Take the data that follows and retype it word for word.

--- INFORMATION SHOWN ---

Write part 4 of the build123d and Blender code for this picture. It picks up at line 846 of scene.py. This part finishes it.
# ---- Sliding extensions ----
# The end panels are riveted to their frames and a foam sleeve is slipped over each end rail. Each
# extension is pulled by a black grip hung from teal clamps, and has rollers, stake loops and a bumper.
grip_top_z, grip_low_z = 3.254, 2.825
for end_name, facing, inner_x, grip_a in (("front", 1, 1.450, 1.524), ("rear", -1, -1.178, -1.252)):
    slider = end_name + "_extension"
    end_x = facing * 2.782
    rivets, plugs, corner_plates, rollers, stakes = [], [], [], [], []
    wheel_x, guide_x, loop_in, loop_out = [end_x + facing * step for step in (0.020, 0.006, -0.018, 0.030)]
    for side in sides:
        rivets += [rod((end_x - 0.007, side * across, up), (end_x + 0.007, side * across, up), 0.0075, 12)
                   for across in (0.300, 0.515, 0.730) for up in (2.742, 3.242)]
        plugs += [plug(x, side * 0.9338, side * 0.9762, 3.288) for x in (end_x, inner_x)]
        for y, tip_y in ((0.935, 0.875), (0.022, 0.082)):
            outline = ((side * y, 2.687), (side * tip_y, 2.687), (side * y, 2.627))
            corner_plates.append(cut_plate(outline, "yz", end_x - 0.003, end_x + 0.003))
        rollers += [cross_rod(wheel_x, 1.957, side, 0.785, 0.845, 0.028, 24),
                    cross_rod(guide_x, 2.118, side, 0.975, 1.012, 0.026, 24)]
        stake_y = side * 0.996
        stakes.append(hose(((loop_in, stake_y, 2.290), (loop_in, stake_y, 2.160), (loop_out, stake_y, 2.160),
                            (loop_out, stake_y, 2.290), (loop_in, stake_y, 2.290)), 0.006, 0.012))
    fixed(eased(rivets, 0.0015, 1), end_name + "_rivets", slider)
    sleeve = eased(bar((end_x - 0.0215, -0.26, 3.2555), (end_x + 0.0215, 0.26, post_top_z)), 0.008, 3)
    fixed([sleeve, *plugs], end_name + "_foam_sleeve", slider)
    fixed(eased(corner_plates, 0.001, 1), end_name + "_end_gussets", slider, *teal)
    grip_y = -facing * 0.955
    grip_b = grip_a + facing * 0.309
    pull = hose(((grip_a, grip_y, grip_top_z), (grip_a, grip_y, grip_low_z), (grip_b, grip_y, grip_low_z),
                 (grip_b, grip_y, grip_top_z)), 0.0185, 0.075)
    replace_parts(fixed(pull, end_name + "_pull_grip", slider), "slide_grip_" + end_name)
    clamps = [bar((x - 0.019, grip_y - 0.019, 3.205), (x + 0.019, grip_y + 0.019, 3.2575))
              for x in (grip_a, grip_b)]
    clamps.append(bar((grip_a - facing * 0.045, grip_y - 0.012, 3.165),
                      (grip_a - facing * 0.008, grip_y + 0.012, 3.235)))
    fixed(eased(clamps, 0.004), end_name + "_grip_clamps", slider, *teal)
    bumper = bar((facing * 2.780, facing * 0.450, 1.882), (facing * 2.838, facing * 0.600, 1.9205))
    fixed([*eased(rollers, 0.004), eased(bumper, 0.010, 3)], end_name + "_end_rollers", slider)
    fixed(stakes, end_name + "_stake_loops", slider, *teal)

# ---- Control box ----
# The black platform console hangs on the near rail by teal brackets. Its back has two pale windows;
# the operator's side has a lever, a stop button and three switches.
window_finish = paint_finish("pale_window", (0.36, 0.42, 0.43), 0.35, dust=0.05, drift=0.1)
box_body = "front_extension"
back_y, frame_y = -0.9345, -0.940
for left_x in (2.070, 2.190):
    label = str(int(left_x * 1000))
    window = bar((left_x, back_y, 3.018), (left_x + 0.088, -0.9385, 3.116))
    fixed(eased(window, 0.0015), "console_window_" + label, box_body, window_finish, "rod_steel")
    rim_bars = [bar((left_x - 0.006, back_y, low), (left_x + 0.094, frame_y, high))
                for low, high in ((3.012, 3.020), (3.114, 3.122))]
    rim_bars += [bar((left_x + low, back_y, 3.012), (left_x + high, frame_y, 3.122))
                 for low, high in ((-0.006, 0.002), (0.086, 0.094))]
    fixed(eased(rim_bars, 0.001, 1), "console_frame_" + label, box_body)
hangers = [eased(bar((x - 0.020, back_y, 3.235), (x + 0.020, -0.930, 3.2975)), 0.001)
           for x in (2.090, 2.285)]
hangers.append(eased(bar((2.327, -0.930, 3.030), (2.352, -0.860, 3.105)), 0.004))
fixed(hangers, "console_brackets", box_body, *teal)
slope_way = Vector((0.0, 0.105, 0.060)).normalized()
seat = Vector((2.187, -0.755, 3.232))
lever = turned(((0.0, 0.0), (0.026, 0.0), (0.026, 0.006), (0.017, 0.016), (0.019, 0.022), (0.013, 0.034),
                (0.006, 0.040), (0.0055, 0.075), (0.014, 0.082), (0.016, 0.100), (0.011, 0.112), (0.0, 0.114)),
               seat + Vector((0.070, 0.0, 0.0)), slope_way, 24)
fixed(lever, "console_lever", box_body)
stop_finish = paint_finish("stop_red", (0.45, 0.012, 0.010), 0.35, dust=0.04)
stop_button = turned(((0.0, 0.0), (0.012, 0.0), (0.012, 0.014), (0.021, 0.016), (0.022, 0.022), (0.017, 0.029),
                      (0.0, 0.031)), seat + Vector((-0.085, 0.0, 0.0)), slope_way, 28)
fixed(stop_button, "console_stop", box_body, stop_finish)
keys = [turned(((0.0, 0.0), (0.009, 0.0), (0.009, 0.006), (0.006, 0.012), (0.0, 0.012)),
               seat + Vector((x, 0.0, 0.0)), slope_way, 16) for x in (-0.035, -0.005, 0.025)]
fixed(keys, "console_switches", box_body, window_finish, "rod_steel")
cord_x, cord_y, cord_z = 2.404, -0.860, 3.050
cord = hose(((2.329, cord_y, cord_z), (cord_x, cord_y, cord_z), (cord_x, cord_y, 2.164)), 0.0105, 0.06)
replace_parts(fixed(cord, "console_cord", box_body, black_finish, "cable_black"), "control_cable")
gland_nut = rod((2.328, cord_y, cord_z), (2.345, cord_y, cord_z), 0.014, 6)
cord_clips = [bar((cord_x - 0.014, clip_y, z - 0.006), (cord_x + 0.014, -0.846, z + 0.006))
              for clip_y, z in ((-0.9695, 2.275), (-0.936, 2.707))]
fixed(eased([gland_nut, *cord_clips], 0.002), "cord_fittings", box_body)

---

* **REPLY TO THE EXERCISE**
Write part 4 of the build123d and Blender code for this picture. It picks up at line 846 of scene.py. This part finishes it.
# ---- Sliding extensions ----
# The end panels are riveted to their frames and a foam sleeve is slipped over each end rail. Each
# extension is pulled by a black grip hung from teal clamps, and has rollers, stake loops and a bumper.
grip_top_z, grip_low_z = 3.254, 2.825
for end_name, facing, inner_x, grip_a in (("front", 1, 1.450, 1.524), ("rear", -1, -1.178, -1.252)):
    slider = end_name + "_extension"
    end_x = facing * 2.782
    rivets, plugs, corner_plates, rollers, stakes = [], [], [], [], []
    wheel_x, guide_x, loop_in, loop_out = [end_x + facing * step for step in (0.020, 0.006, -0.018, 0.030)]
    for side in sides:
        rivets += [rod((end_x - 0.007, side * across, up), (end_x + 0.007, side * across, up), 0.0075, 12)
                   for across in (0.300, 0.515, 0.730) for up in (2.742, 3.242)]
        plugs += [plug(x, side * 0.9338, side * 0.9762, 3.288) for x in (end_x, inner_x)]
        for y, tip_y in ((0.935, 0.875), (0.022, 0.082)):
            outline = ((side * y, 2.687), (side * tip_y, 2.687), (side * y, 2.627))
            corner_plates.append(cut_plate(outline, "yz", end_x - 0.003, end_x + 0.003))
        rollers += [cross_rod(wheel_x, 1.957, side, 0.785, 0.845, 0.028, 24),
                    cross_rod(guide_x, 2.118, side, 0.975, 1.012, 0.026, 24)]
        stake_y = side * 0.996
        stakes.append(hose(((loop_in, stake_y, 2.290), (loop_in, stake_y, 2.160), (loop_out, stake_y, 2.160),
                            (loop_out, stake_y, 2.290), (loop_in, stake_y, 2.290)), 0.006, 0.012))
    fixed(eased(rivets, 0.0015, 1), end_name + "_rivets", slider)
    sleeve = eased(bar((end_x - 0.0215, -0.26, 3.2555), (end_x + 0.0215, 0.26, post_top_z)), 0.008, 3)
    fixed([sleeve, *plugs], end_name + "_foam_sleeve", slider)
    fixed(eased(corner_plates, 0.001, 1), end_name + "_end_gussets", slider, *teal)
    grip_y = -facing * 0.955
    grip_b = grip_a + facing * 0.309
    pull = hose(((grip_a, grip_y, grip_top_z), (grip_a, grip_y, grip_low_z), (grip_b, grip_y, grip_low_z),
                 (grip_b, grip_y, grip_top_z)), 0.0185, 0.075)
    replace_parts(fixed(pull, end_name + "_pull_grip", slider), "slide_grip_" + end_name)
    clamps = [bar((x - 0.019, grip_y - 0.019, 3.205), (x + 0.019, grip_y + 0.019, 3.2575))
              for x in (grip_a, grip_b)]
    clamps.append(bar((grip_a - facing * 0.045, grip_y - 0.012, 3.165),
                      (grip_a - facing * 0.008, grip_y + 0.012, 3.235)))
    fixed(eased(clamps, 0.004), end_name + "_grip_clamps", slider, *teal)
    bumper = bar((facing * 2.780, facing * 0.450, 1.882), (facing * 2.838, facing * 0.600, 1.9205))
    fixed([*eased(rollers, 0.004), eased(bumper, 0.010, 3)], end_name + "_end_rollers", slider)
    fixed(stakes, end_name + "_stake_loops", slider, *teal)

# ---- Control box ----
# The black platform console hangs on the near rail by teal brackets. Its back has two pale windows;
# the operator's side has a lever, a stop button and three switches.
window_finish = paint_finish("pale_window", (0.36, 0.42, 0.43), 0.35, dust=0.05, drift=0.1)
box_body = "front_extension"
back_y, frame_y = -0.9345, -0.940
for left_x in (2.070, 2.190):
    label = str(int(left_x * 1000))
    window = bar((left_x, back_y, 3.018), (left_x + 0.088, -0.9385, 3.116))
    fixed(eased(window, 0.0015), "console_window_" + label, box_body, window_finish, "rod_steel")
    rim_bars = [bar((left_x - 0.006, back_y, low), (left_x + 0.094, frame_y, high))
                for low, high in ((3.012, 3.020), (3.114, 3.122))]
    rim_bars += [bar((left_x + low, back_y, 3.012), (left_x + high, frame_y, 3.122))
                 for low, high in ((-0.006, 0.002), (0.086, 0.094))]
    fixed(eased(rim_bars, 0.001, 1), "console_frame_" + label, box_body)
hangers = [eased(bar((x - 0.020, back_y, 3.235), (x + 0.020, -0.930, 3.2975)), 0.001)
           for x in (2.090, 2.285)]
hangers.append(eased(bar((2.327, -0.930, 3.030), (2.352, -0.860, 3.105)), 0.004))
fixed(hangers, "console_brackets", box_body, *teal)
slope_way = Vector((0.0, 0.105, 0.060)).normalized()
seat = Vector((2.187, -0.755, 3.232))
lever = turned(((0.0, 0.0), (0.026, 0.0), (0.026, 0.006), (0.017, 0.016), (0.019, 0.022), (0.013, 0.034),
                (0.006, 0.040), (0.0055, 0.075), (0.014, 0.082), (0.016, 0.100), (0.011, 0.112), (0.0, 0.114)),
               seat + Vector((0.070, 0.0, 0.0)), slope_way, 24)
fixed(lever, "console_lever", box_body)
stop_finish = paint_finish("stop_red", (0.45, 0.012, 0.010), 0.35, dust=0.04)
stop_button = turned(((0.0, 0.0), (0.012, 0.0), (0.012, 0.014), (0.021, 0.016), (0.022, 0.022), (0.017, 0.029),
                      (0.0, 0.031)), seat + Vector((-0.085, 0.0, 0.0)), slope_way, 28)
fixed(stop_button, "console_stop", box_body, stop_finish)
keys = [turned(((0.0, 0.0), (0.009, 0.0), (0.009, 0.006), (0.006, 0.012), (0.0, 0.012)),
               seat + Vector((x, 0.0, 0.0)), slope_way, 16) for x in (-0.035, -0.005, 0.025)]
fixed(keys, "console_switches", box_body, window_finish, "rod_steel")
cord_x, cord_y, cord_z = 2.404, -0.860, 3.050
cord = hose(((2.329, cord_y, cord_z), (cord_x, cord_y, cord_z), (cord_x, cord_y, 2.164)), 0.0105, 0.06)
replace_parts(fixed(cord, "console_cord", box_body, black_finish, "cable_black"), "control_cable")
gland_nut = rod((2.328, cord_y, cord_z), (2.345, cord_y, cord_z), 0.014, 6)
cord_clips = [bar((cord_x - 0.014, clip_y, z - 0.006), (cord_x + 0.014, -0.846, z + 0.006))
              for clip_y, z in ((-0.9695, 2.275), (-0.936, 2.707))]
fixed(eased([gland_nut, *cord_clips], 0.002), "cord_fittings", box_body)